[3D code data]
»»
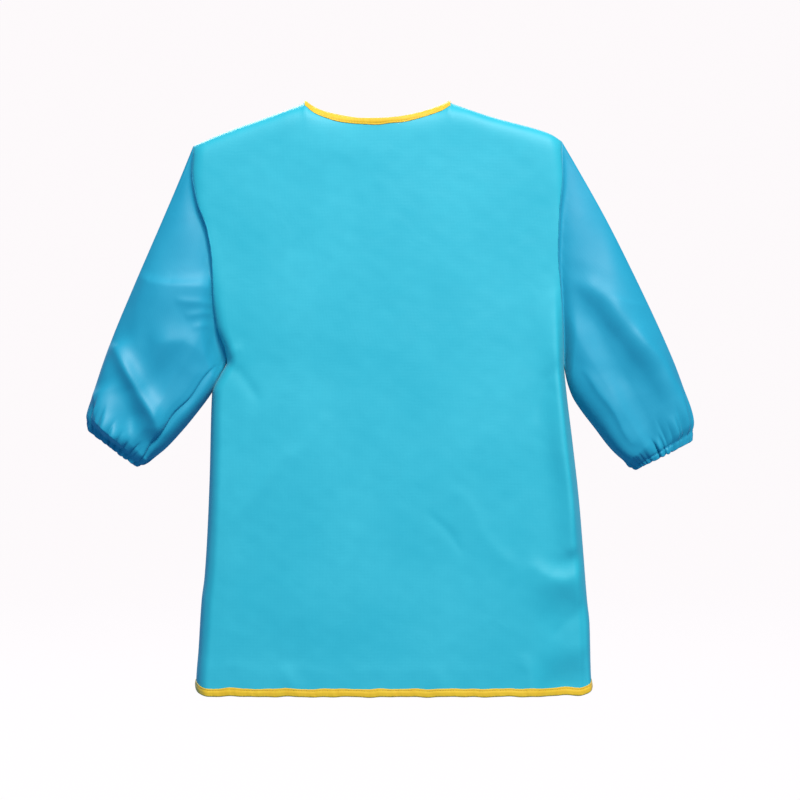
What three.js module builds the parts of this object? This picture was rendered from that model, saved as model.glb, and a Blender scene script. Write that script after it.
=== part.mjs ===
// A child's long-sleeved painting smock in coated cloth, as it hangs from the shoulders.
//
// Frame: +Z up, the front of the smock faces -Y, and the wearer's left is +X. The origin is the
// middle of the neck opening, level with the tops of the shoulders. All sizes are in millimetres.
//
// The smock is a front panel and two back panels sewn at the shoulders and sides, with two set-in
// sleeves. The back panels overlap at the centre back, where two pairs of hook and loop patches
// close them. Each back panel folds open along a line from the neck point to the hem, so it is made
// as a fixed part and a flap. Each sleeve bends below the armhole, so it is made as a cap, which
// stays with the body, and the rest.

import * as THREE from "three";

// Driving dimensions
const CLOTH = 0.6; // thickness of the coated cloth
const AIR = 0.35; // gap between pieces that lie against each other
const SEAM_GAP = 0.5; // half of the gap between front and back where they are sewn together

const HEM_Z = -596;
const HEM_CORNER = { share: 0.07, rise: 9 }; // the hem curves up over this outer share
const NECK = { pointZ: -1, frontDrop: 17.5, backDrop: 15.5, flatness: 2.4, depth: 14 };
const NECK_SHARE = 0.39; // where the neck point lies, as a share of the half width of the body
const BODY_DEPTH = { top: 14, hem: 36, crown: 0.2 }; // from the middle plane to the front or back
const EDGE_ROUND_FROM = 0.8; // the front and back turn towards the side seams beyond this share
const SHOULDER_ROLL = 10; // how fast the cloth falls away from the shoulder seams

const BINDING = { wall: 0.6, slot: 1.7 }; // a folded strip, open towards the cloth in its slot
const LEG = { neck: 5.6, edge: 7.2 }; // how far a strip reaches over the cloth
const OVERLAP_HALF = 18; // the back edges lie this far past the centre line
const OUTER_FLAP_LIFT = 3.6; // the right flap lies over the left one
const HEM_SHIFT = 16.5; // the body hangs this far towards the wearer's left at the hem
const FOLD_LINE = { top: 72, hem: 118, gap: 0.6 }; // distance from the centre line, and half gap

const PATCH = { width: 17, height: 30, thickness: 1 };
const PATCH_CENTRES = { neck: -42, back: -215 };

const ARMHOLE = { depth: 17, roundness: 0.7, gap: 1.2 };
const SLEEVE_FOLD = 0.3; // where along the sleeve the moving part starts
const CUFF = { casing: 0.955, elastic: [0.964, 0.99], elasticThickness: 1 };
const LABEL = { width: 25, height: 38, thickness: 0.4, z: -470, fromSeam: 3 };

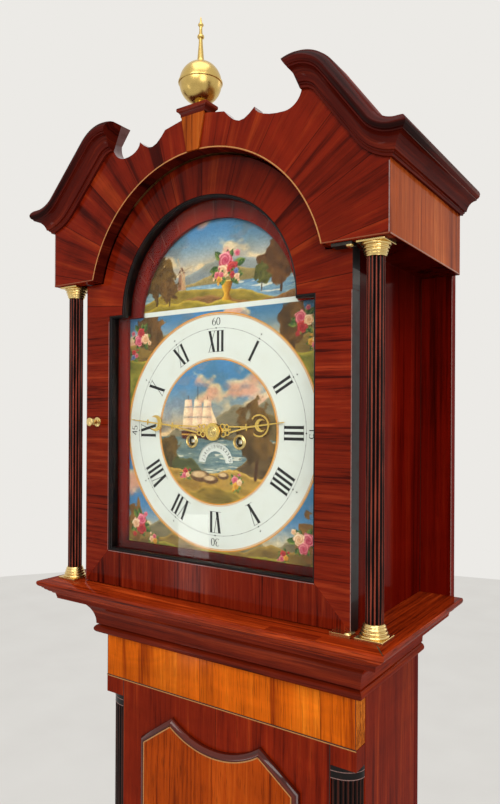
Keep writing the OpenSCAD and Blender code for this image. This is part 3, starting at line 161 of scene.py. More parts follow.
««
**TASK REQUIREMENTS:**
Repeat word for word every line from the start of the entries to the line holding "const SHOULDER_ROLL = 10;", inclusive, and nothing else.

**SOLVED EXERCISE:**
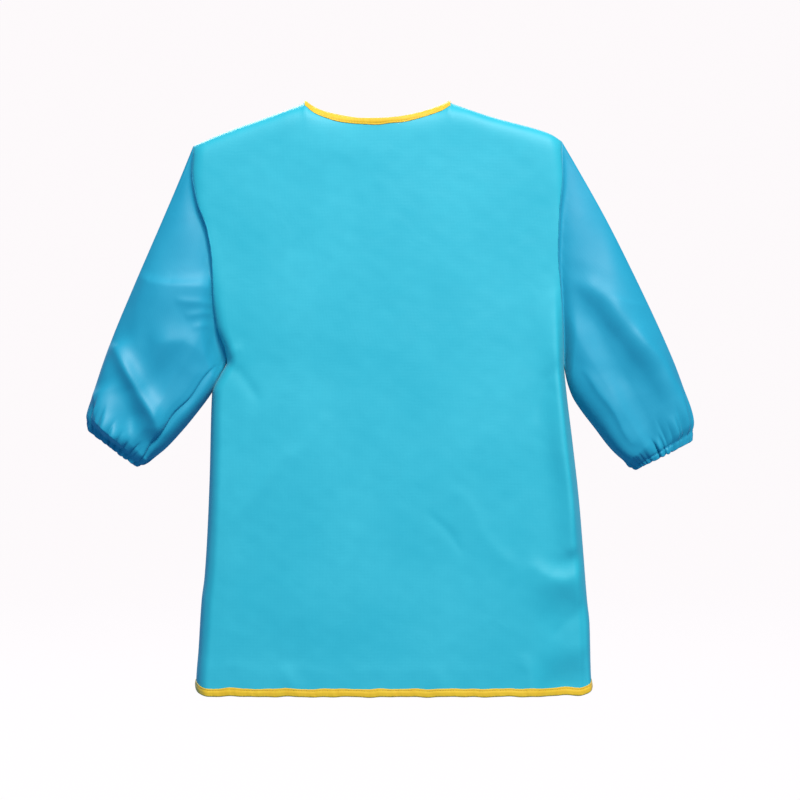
What three.js module builds the parts of this object? This picture was rendered from that model, saved as model.glb, and a Blender scene script. Write that script after it.
=== part.mjs ===
// A child's long-sleeved painting smock in coated cloth, as it hangs from the shoulders.
//
// Frame: +Z up, the front of the smock faces -Y, and the wearer's left is +X. The origin is the
// middle of the neck opening, level with the tops of the shoulders. All sizes are in millimetres.
//
// The smock is a front panel and two back panels sewn at the shoulders and sides, with two set-in
// sleeves. The back panels overlap at the centre back, where two pairs of hook and loop patches
// close them. Each back panel folds open along a line from the neck point to the hem, so it is made
// as a fixed part and a flap. Each sleeve bends below the armhole, so it is made as a cap, which
// stays with the body, and the rest.

import * as THREE from "three";

// Driving dimensions
const CLOTH = 0.6; // thickness of the coated cloth
const AIR = 0.35; // gap between pieces that lie against each other
const SEAM_GAP = 0.5; // half of the gap between front and back where they are sewn together

const HEM_Z = -596;
const HEM_CORNER = { share: 0.07, rise: 9 }; // the hem curves up over this outer share
const NECK = { pointZ: -1, frontDrop: 17.5, backDrop: 15.5, flatness: 2.4, depth: 14 };
const NECK_SHARE = 0.39; // where the neck point lies, as a share of the half width of the body
const BODY_DEPTH = { top: 14, hem: 36, crown: 0.2 }; // from the middle plane to the front or back
const EDGE_ROUND_FROM = 0.8; // the front and back turn towards the side seams beyond this share
const SHOULDER_ROLL = 10; // how fast the cloth falls away from the shoulder seams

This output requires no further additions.